### Instructions to follow
Please copy all the lines that follow, word for word.

==== Exercise data

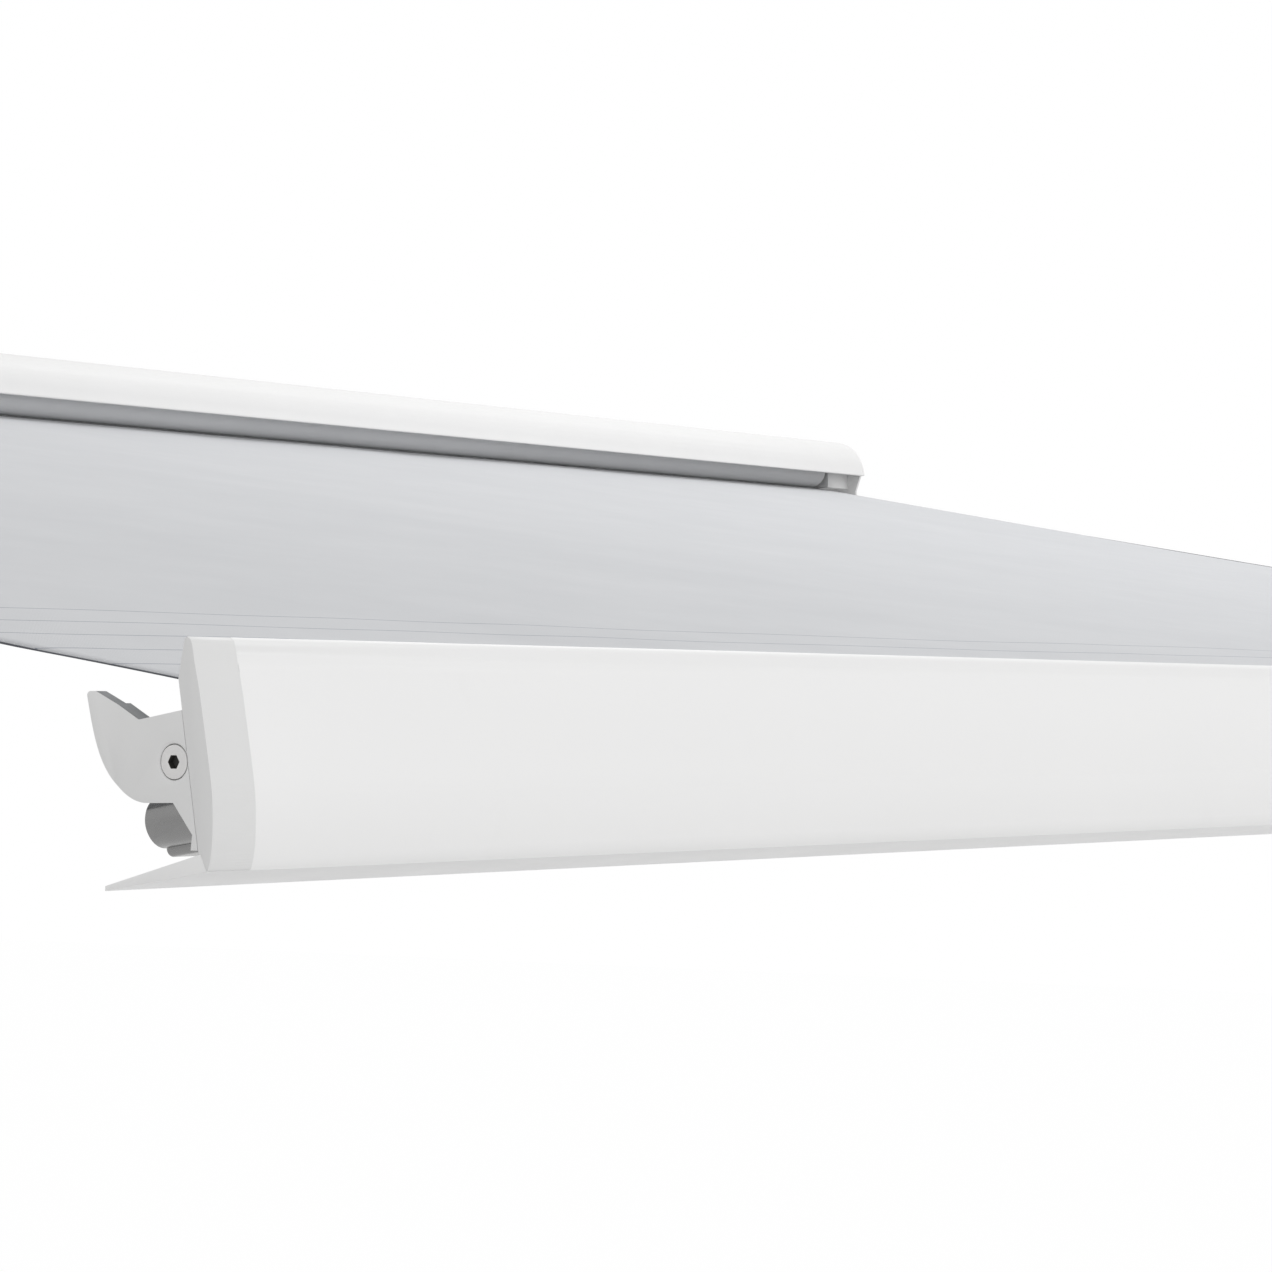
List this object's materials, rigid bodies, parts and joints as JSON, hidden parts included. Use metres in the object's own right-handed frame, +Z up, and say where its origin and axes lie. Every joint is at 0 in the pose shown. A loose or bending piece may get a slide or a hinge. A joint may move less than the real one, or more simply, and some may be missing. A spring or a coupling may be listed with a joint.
{
  "type": "roll out awning",
  "caption": "Cassette awning for a caravan or camper, rolled out, with folding arms, a curved lead rail and stowed support legs.",
  "frame": {"origin": "centre of the back face of the middle wall bracket, on the wall", "axes": "+X along the awning to its right end seen from outside, +Y into the wall, +Z up"},
  "size_m": [4.5, 2.5005, 0.6271],
  "materials": {
    "white_profile": "white powder coat",
    "grey_casting": "pale painted casting",
    "bracket_metal": "satin",
    "zinc_steel": "zinc plated",
    "arm_paint": "white powder coat",
    "bare_aluminium": "drawn, satin",
    "cloth": "coated canopy cloth",
    "dark_plastic": "matt"
  },
  "bodies": {
    "cassette": {"back_profile": "white_profile", "bottom_shelf": "white_profile", "top_cover": "white_profile", "cassette_end_cap_left": "grey_casting", "cassette_end_cap_right": "grey_casting", "wall_brackets": "bracket_metal", "mounting_bolts": "zinc_steel", "shoulder_bracket_left": "bracket_metal", "shoulder_bracket_right": "bracket_metal", "shoulder_pins": "zinc_steel", "roller_bush": "dark_plastic", "gear_case": "grey_casting", "end_cap_screws": "zinc_steel", "catch_pegs": "zinc_steel", "canopy": "cloth"},
    "roller": {"roller_tube": "bare_aluminium", "roller_plug_left": "dark_plastic", "roller_plug_right": "dark_plastic", "fabric_roll": "cloth", "worm_wheel": "zinc_steel"},
    "worm": {"worm_shaft": "zinc_steel"},
    "upper_arm_left": {"upper_arm_tube_left": "arm_paint", "shoulder_fitting_left": "arm_paint", "elbow_fork_left": "arm_paint", "elbow_pin_left": "zinc_steel", "arm_spring_left": "zinc_steel"},
    "forearm_left": {"forearm_tube_left": "arm_paint", "elbow_tongue_left": "arm_paint", "front_fitting_left": "arm_paint"},
    "upper_arm_right": {"upper_arm_tube_right": "arm_paint", "shoulder_fitting_right": "arm_paint", "elbow_fork_right": "arm_paint", "elbow_pin_right": "zinc_steel", "arm_spring_right": "zinc_steel"},
    "forearm_right": {"forearm_tube_right": "arm_paint", "elbow_tongue_right": "arm_paint", "front_fitting_right": "arm_paint"},
    "lead_rail": {"front_profile": "white_profile", "rail_end_cap_left": "grey_casting", "closing_hook_left": "grey_casting", "arm_mount_left": "bracket_metal", "leg_pivot_block_left": "bracket_metal", "rail_end_cap_right": "grey_casting", "closing_hook_right": "grey_casting", "arm_mount_right": "bracket_metal", "leg_pivot_block_right": "bracket_metal", "hook_screws": "zinc_steel", "front_pins": "zinc_steel", "canopy_keder": "dark_plastic", "leg_clips": "bracket_metal"},
    "leg_left": {"leg_barrel_left": "bare_aluminium", "leg_outer_tube_left": "bare_aluminium"},
    "leg_lever_left": {"leg_clamp_lever_left": "dark_plastic"},
    "leg_inner_left": {"leg_inner_tube_left": "bare_aluminium"},
    "foot_left": {"leg_foot_left": "dark_plastic"},
    "leg_right": {"leg_barrel_right": "bare_aluminium", "leg_outer_tube_right": "bare_aluminium"},
    "leg_lever_right": {"leg_clamp_lever_right": "dark_plastic"},
    "leg_inner_right": {"leg_inner_tube_right": "bare_aluminium"},
    "foot_right": {"leg_foot_right": "dark_plastic"}
  },
  "joints": [
    {"name": "awning_fold", "type": "hinge", "parent": "cassette", "child": "upper_arm_left", "pos_m": [-1.5, -0.04389, -0.00462], "axis": [0, 0.1702, -0.9854], "range_deg": [-61.01, 0]},
    {"name": "elbow_left", "type": "hinge", "parent": "upper_arm_left", "child": "forearm_left", "pos_m": [-0.85802, -1.24765, -0.21254], "axis": [0, -0.1702, 0.9854], "range_deg": [-122.02, 0]},
    {"name": "front_pivot_left", "type": "hinge", "parent": "forearm_left", "child": "lead_rail", "pos_m": [-1.5, -2.4514, -0.42047], "axis": [0, 0.1702, -0.9854], "range_deg": [-61.01, 0], "deforming": ["canopy"]},
    {"name": "shoulder_right", "type": "hinge", "parent": "cassette", "child": "upper_arm_right", "pos_m": [1.5, -0.04389, -0.00462], "axis": [0, -0.1702, 0.9854], "range_deg": [-61.01, 0]},
    {"name": "elbow_right", "type": "hinge", "parent": "upper_arm_right", "child": "forearm_right", "pos_m": [0.85802, -1.24765, -0.21254], "axis": [0, 0.1702, -0.9854], "range_deg": [-122.02, 0]},
    {"name": "roller_turn", "type": "hinge", "parent": "cassette", "child": "roller", "pos_m": [0, -0.073, 0.07146], "axis": [-1, 0, 0], "range_deg": [-3966.66, 0]},
    {"name": "crank_turn", "type": "hinge", "parent": "cassette", "child": "worm", "pos_m": [2.194, -0.0396, 0.07146], "axis": [0, 0, 1], "range_deg": [-19833.31, 0]},
    {"name": "leg_swing_left", "type": "hinge", "parent": "lead_rail", "child": "leg_left", "pos_m": [-2.1485, -2.4251, -0.45258], "axis": [0, 0.988, -0.1542], "range_deg": [0, 90]},
    {"name": "leg_slide_left", "type": "slide", "parent": "leg_left", "child": "leg_inner_left", "axis": [1, 0, 0], "range_m": [0, 1]},
    {"name": "foot_tilt_left", "type": "hinge", "parent": "leg_inner_left", "child": "foot_left", "pos_m": [-0.8175, -2.39289, -0.46672], "axis": [0, 0.988, -0.1542], "range_deg": [-15, 15]},
    {"name": "lever_swing_left", "type": "hinge", "parent": "leg_left", "child": "leg_lever_left", "pos_m": [-0.8835, -2.39574, -0.485], "axis": [0, -0.988, 0.1542], "range_deg": [0, 70]},
    {"name": "leg_swing_right", "type": "hinge", "parent": "lead_rail", "child": "leg_right", "pos_m": [2.1485, -2.4251, -0.45258], "axis": [0, -0.988, 0.1542], "range_deg": [0, 90]},
    {"name": "leg_slide_right", "type": "slide", "parent": "leg_right", "child": "leg_inner_right", "axis": [-1, 0, 0], "range_m": [0, 1]},
    {"name": "foot_tilt_right", "type": "hinge", "parent": "leg_inner_right", "child": "foot_right", "pos_m": [0.8175, -2.39289, -0.46672], "axis": [0, -0.988, 0.1542], "range_deg": [-15, 15]},
    {"name": "lever_swing_right", "type": "hinge", "parent": "leg_right", "child": "leg_lever_right", "pos_m": [0.8835, -2.39574, -0.485], "axis": [0, 0.988, -0.1542], "range_deg": [0, 70]}
  ],
  "couplings": [
    {"joint": "elbow_left", "follows": "awning_fold", "ratio": 2},
    {"joint": "front_pivot_left", "follows": "awning_fold", "ratio": 1},
    {"joint": "shoulder_right", "follows": "awning_fold", "ratio": 1},
    {"joint": "elbow_right", "follows": "awning_fold", "ratio": 2},
    {"joint": "roller_turn", "follows": "awning_fold", "ratio": 65},
    {"joint": "crank_turn", "follows": "awning_fold", "ratio": 325}
  ]
}
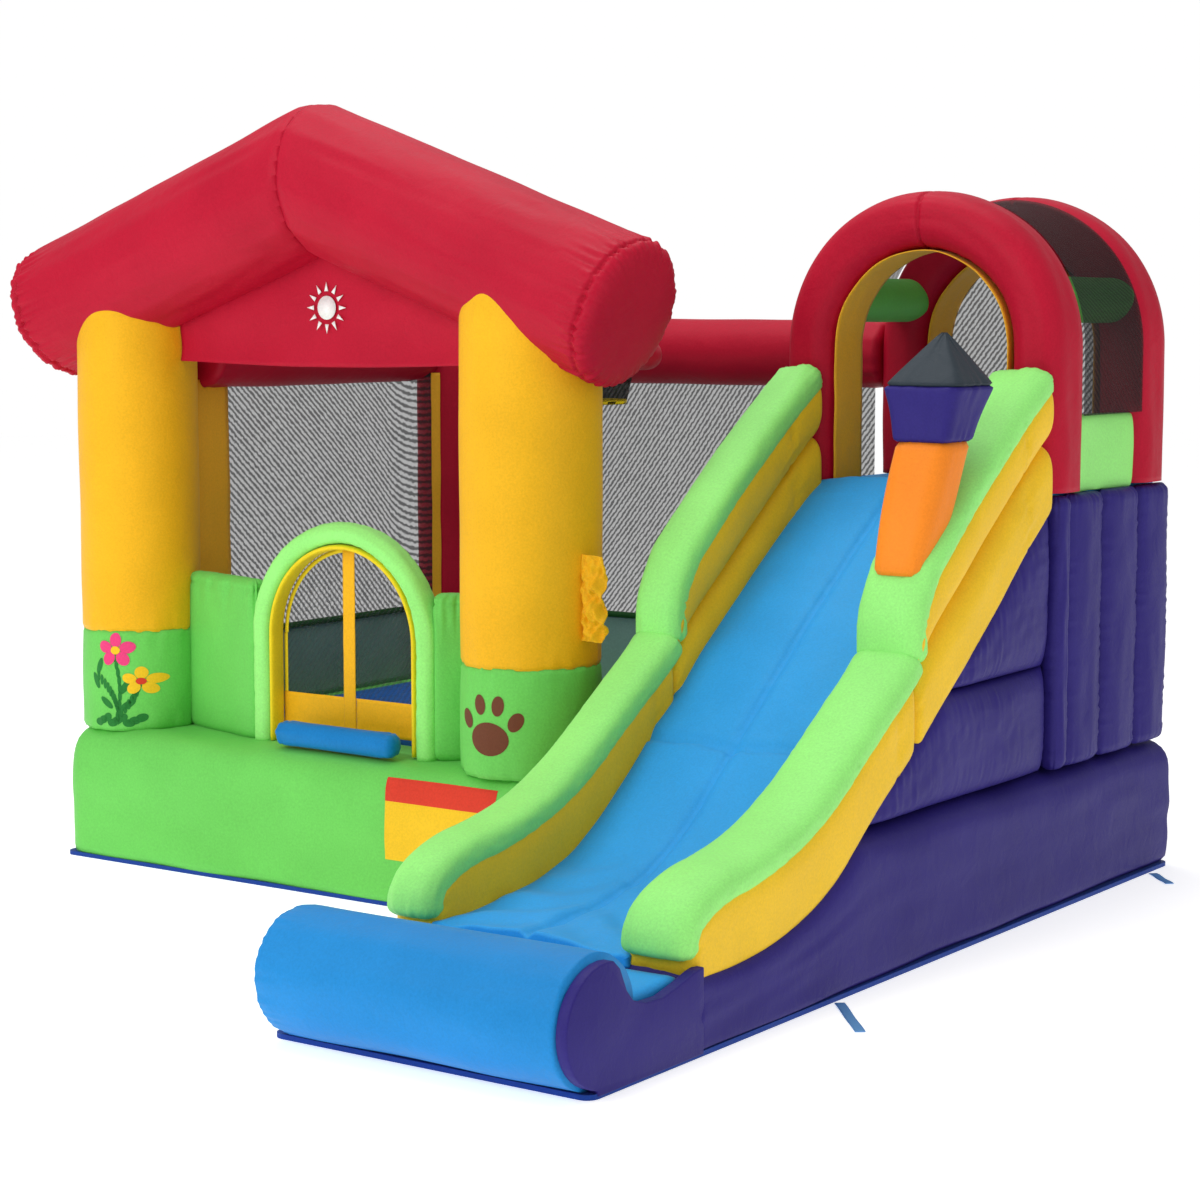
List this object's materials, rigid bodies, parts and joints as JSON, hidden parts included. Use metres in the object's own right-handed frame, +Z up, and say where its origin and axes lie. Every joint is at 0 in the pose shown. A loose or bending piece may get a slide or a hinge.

========

### Solution for this task
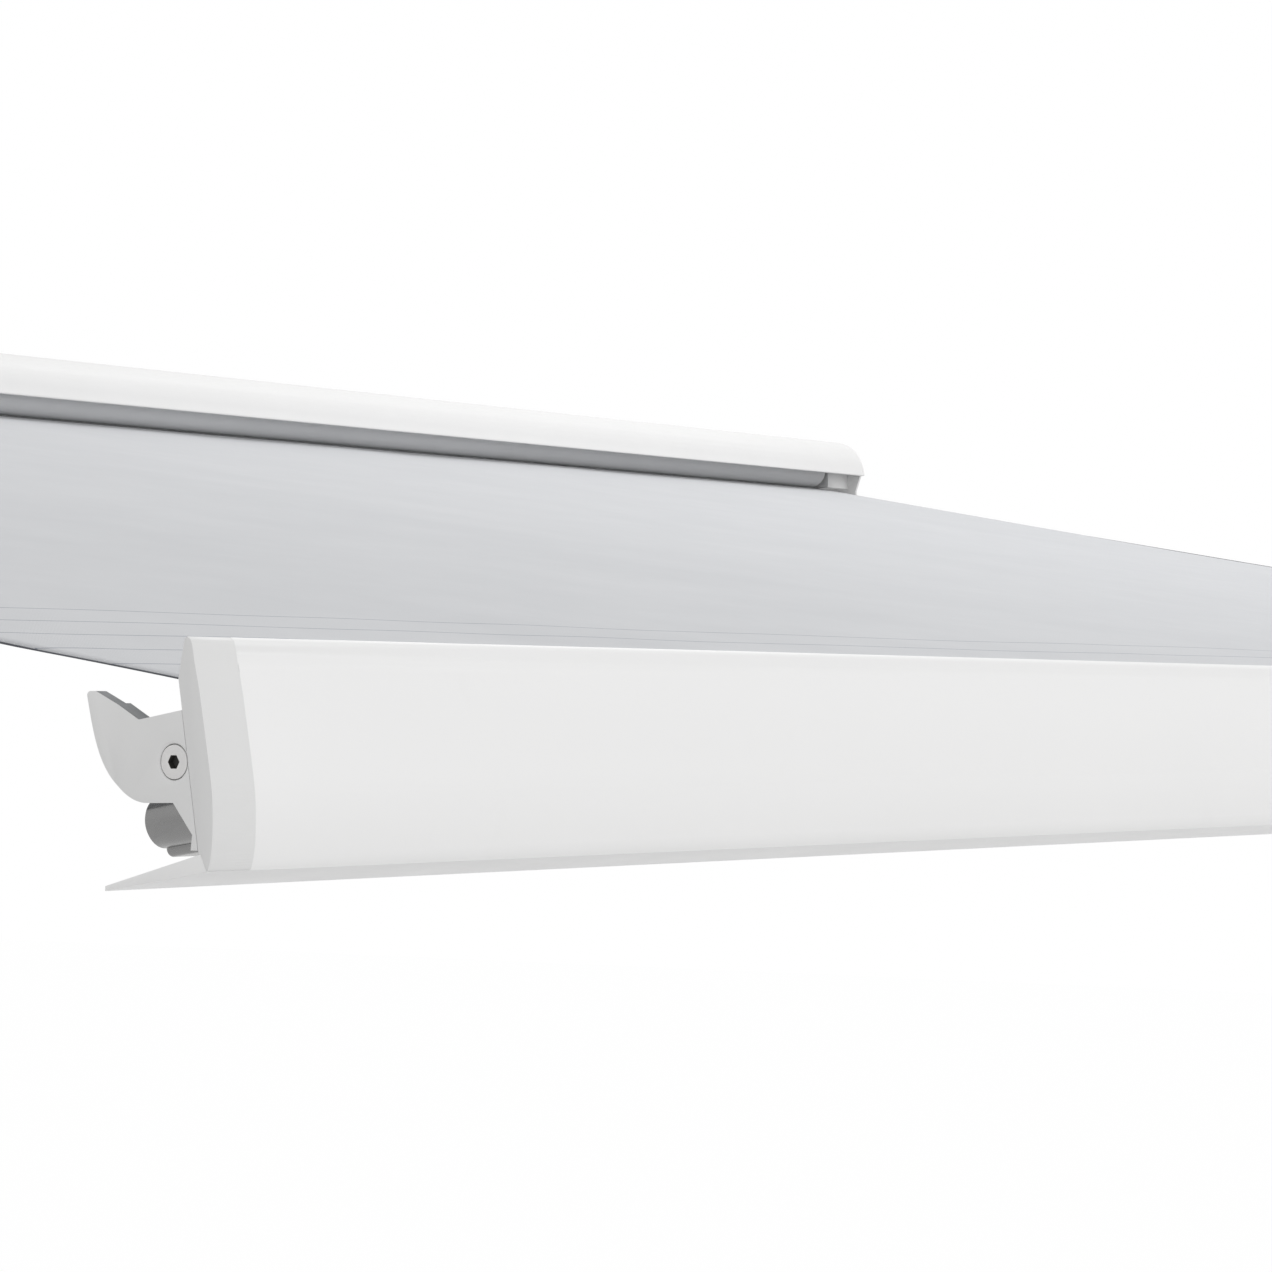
List this object's materials, rigid bodies, parts and joints as JSON, hidden parts included. Use metres in the object's own right-handed frame, +Z up, and say where its origin and axes lie. Every joint is at 0 in the pose shown. A loose or bending piece may get a slide or a hinge. A joint may move less than the real one, or more simply, and some may be missing. A spring or a coupling may be listed with a joint.
{
  "type": "roll out awning",
  "caption": "Cassette awning for a caravan or camper, rolled out, with folding arms, a curved lead rail and stowed support legs.",
  "frame": {"origin": "centre of the back face of the middle wall bracket, on the wall", "axes": "+X along the awning to its right end seen from outside, +Y into the wall, +Z up"},
  "size_m": [4.5, 2.5005, 0.6271],
  "materials": {
    "white_profile": "white powder coat",
    "grey_casting": "pale painted casting",
    "bracket_metal": "satin",
    "zinc_steel": "zinc plated",
    "arm_paint": "white powder coat",
    "bare_aluminium": "drawn, satin",
    "cloth": "coated canopy cloth",
    "dark_plastic": "matt"
  },
  "bodies": {
    "cassette": {"back_profile": "white_profile", "bottom_shelf": "white_profile", "top_cover": "white_profile", "cassette_end_cap_left": "grey_casting", "cassette_end_cap_right": "grey_casting", "wall_brackets": "bracket_metal", "mounting_bolts": "zinc_steel", "shoulder_bracket_left": "bracket_metal", "shoulder_bracket_right": "bracket_metal", "shoulder_pins": "zinc_steel", "roller_bush": "dark_plastic", "gear_case": "grey_casting", "end_cap_screws": "zinc_steel", "catch_pegs": "zinc_steel", "canopy": "cloth"},
    "roller": {"roller_tube": "bare_aluminium", "roller_plug_left": "dark_plastic", "roller_plug_right": "dark_plastic", "fabric_roll": "cloth", "worm_wheel": "zinc_steel"},
    "worm": {"worm_shaft": "zinc_steel"},
    "upper_arm_left": {"upper_arm_tube_left": "arm_paint", "shoulder_fitting_left": "arm_paint", "elbow_fork_left": "arm_paint", "elbow_pin_left": "zinc_steel", "arm_spring_left": "zinc_steel"},
    "forearm_left": {"forearm_tube_left": "arm_paint", "elbow_tongue_left": "arm_paint", "front_fitting_left": "arm_paint"},
    "upper_arm_right": {"upper_arm_tube_right": "arm_paint", "shoulder_fitting_right": "arm_paint", "elbow_fork_right": "arm_paint", "elbow_pin_right": "zinc_steel", "arm_spring_right": "zinc_steel"},
    "forearm_right": {"forearm_tube_right": "arm_paint", "elbow_tongue_right": "arm_paint", "front_fitting_right": "arm_paint"},
    "lead_rail": {"front_profile": "white_profile", "rail_end_cap_left": "grey_casting", "closing_hook_left": "grey_casting", "arm_mount_left": "bracket_metal", "leg_pivot_block_left": "bracket_metal", "rail_end_cap_right": "grey_casting", "closing_hook_right": "grey_casting", "arm_mount_right": "bracket_metal", "leg_pivot_block_right": "bracket_metal", "hook_screws": "zinc_steel", "front_pins": "zinc_steel", "canopy_keder": "dark_plastic", "leg_clips": "bracket_metal"},
    "leg_left": {"leg_barrel_left": "bare_aluminium", "leg_outer_tube_left": "bare_aluminium"},
    "leg_lever_left": {"leg_clamp_lever_left": "dark_plastic"},
    "leg_inner_left": {"leg_inner_tube_left": "bare_aluminium"},
    "foot_left": {"leg_foot_left": "dark_plastic"},
    "leg_right": {"leg_barrel_right": "bare_aluminium", "leg_outer_tube_right": "bare_aluminium"},
    "leg_lever_right": {"leg_clamp_lever_right": "dark_plastic"},
    "leg_inner_right": {"leg_inner_tube_right": "bare_aluminium"},
    "foot_right": {"leg_foot_right": "dark_plastic"}
  },
  "joints": [
    {"name": "awning_fold", "type": "hinge", "parent": "cassette", "child": "upper_arm_left", "pos_m": [-1.5, -0.04389, -0.00462], "axis": [0, 0.1702, -0.9854], "range_deg": [-61.01, 0]},
    {"name": "elbow_left", "type": "hinge", "parent": "upper_arm_left", "child": "forearm_left", "pos_m": [-0.85802, -1.24765, -0.21254], "axis": [0, -0.1702, 0.9854], "range_deg": [-122.02, 0]},
    {"name": "front_pivot_left", "type": "hinge", "parent": "forearm_left", "child": "lead_rail", "pos_m": [-1.5, -2.4514, -0.42047], "axis": [0, 0.1702, -0.9854], "range_deg": [-61.01, 0], "deforming": ["canopy"]},
    {"name": "shoulder_right", "type": "hinge", "parent": "cassette", "child": "upper_arm_right", "pos_m": [1.5, -0.04389, -0.00462], "axis": [0, -0.1702, 0.9854], "range_deg": [-61.01, 0]},
    {"name": "elbow_right", "type": "hinge", "parent": "upper_arm_right", "child": "forearm_right", "pos_m": [0.85802, -1.24765, -0.21254], "axis": [0, 0.1702, -0.9854], "range_deg": [-122.02, 0]},
    {"name": "roller_turn", "type": "hinge", "parent": "cassette", "child": "roller", "pos_m": [0, -0.073, 0.07146], "axis": [-1, 0, 0], "range_deg": [-3966.66, 0]},
    {"name": "crank_turn", "type": "hinge", "parent": "cassette", "child": "worm", "pos_m": [2.194, -0.0396, 0.07146], "axis": [0, 0, 1], "range_deg": [-19833.31, 0]},
    {"name": "leg_swing_left", "type": "hinge", "parent": "lead_rail", "child": "leg_left", "pos_m": [-2.1485, -2.4251, -0.45258], "axis": [0, 0.988, -0.1542], "range_deg": [0, 90]},
    {"name": "leg_slide_left", "type": "slide", "parent": "leg_left", "child": "leg_inner_left", "axis": [1, 0, 0], "range_m": [0, 1]},
    {"name": "foot_tilt_left", "type": "hinge", "parent": "leg_inner_left", "child": "foot_left", "pos_m": [-0.8175, -2.39289, -0.46672], "axis": [0, 0.988, -0.1542], "range_deg": [-15, 15]},
    {"name": "lever_swing_left", "type": "hinge", "parent": "leg_left", "child": "leg_lever_left", "pos_m": [-0.8835, -2.39574, -0.485], "axis": [0, -0.988, 0.1542], "range_deg": [0, 70]},
    {"name": "leg_swing_right", "type": "hinge", "parent": "lead_rail", "child": "leg_right", "pos_m": [2.1485, -2.4251, -0.45258], "axis": [0, -0.988, 0.1542], "range_deg": [0, 90]},
    {"name": "leg_slide_right", "type": "slide", "parent": "leg_right", "child": "leg_inner_right", "axis": [-1, 0, 0], "range_m": [0, 1]},
    {"name": "foot_tilt_right", "type": "hinge", "parent": "leg_inner_right", "child": "foot_right", "pos_m": [0.8175, -2.39289, -0.46672], "axis": [0, -0.988, 0.1542], "range_deg": [-15, 15]},
    {"name": "lever_swing_right", "type": "hinge", "parent": "leg_right", "child": "leg_lever_right", "pos_m": [0.8835, -2.39574, -0.485], "axis": [0, 0.988, -0.1542], "range_deg": [0, 70]}
  ],
  "couplings": [
    {"joint": "elbow_left", "follows": "awning_fold", "ratio": 2},
    {"joint": "front_pivot_left", "follows": "awning_fold", "ratio": 1},
    {"joint": "shoulder_right", "follows": "awning_fold", "ratio": 1},
    {"joint": "elbow_right", "follows": "awning_fold", "ratio": 2},
    {"joint": "roller_turn", "follows": "awning_fold", "ratio": 65},
    {"joint": "crank_turn", "follows": "awning_fold", "ratio": 325}
  ]
}
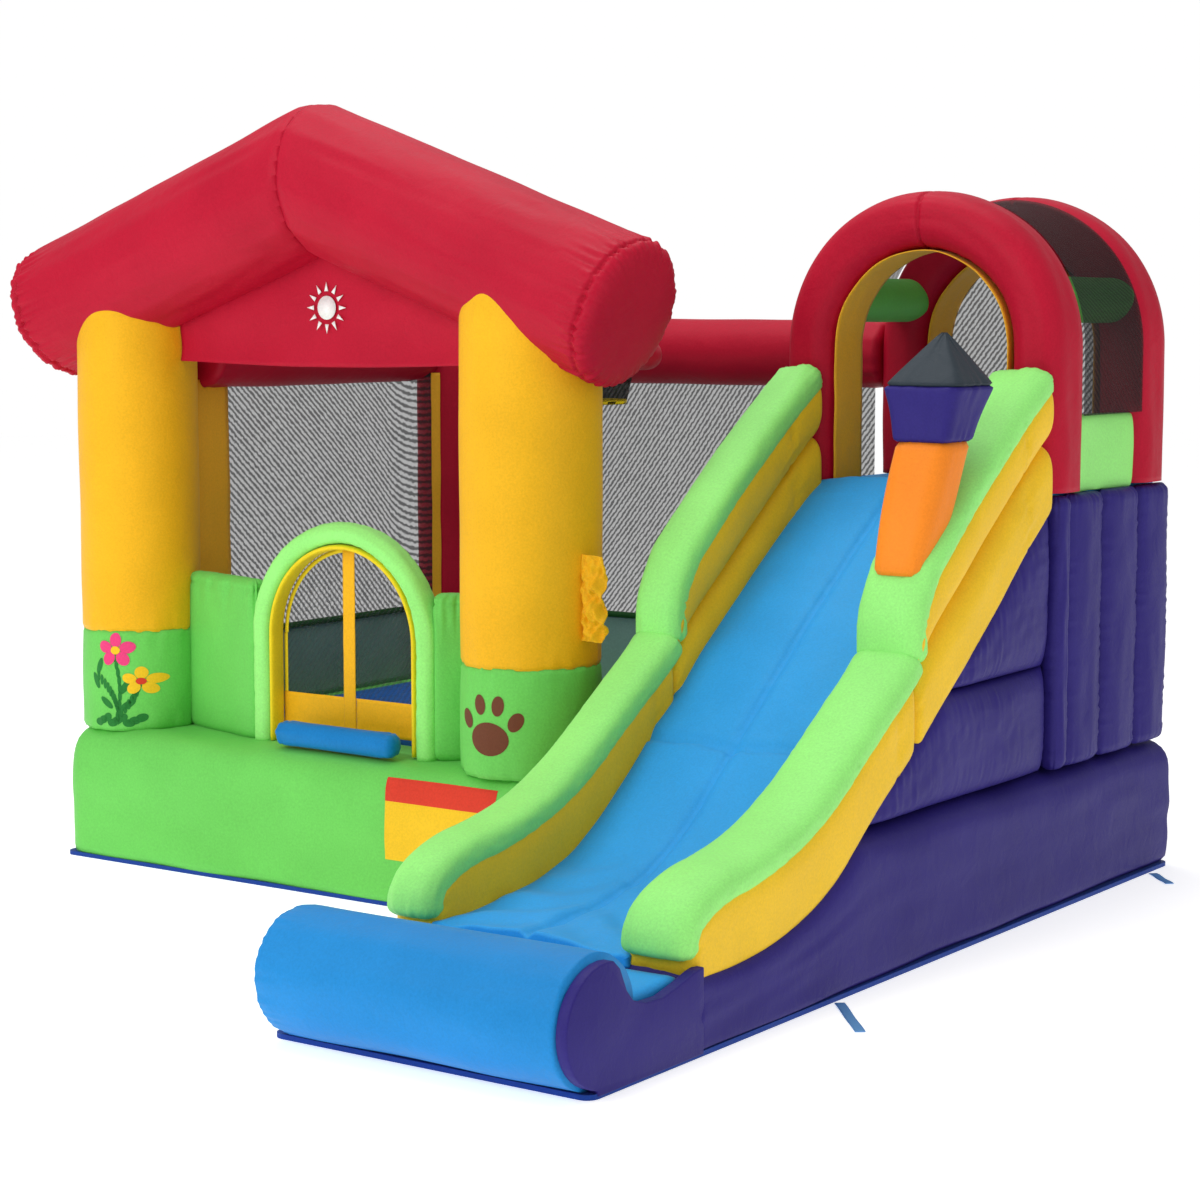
List this object's materials, rigid bodies, parts and joints as JSON, hidden parts included. Use metres in the object's own right-handed frame, +Z up, and say where its origin and axes lie. Every joint is at 0 in the pose shown. A loose or bending piece may get a slide or a hinge.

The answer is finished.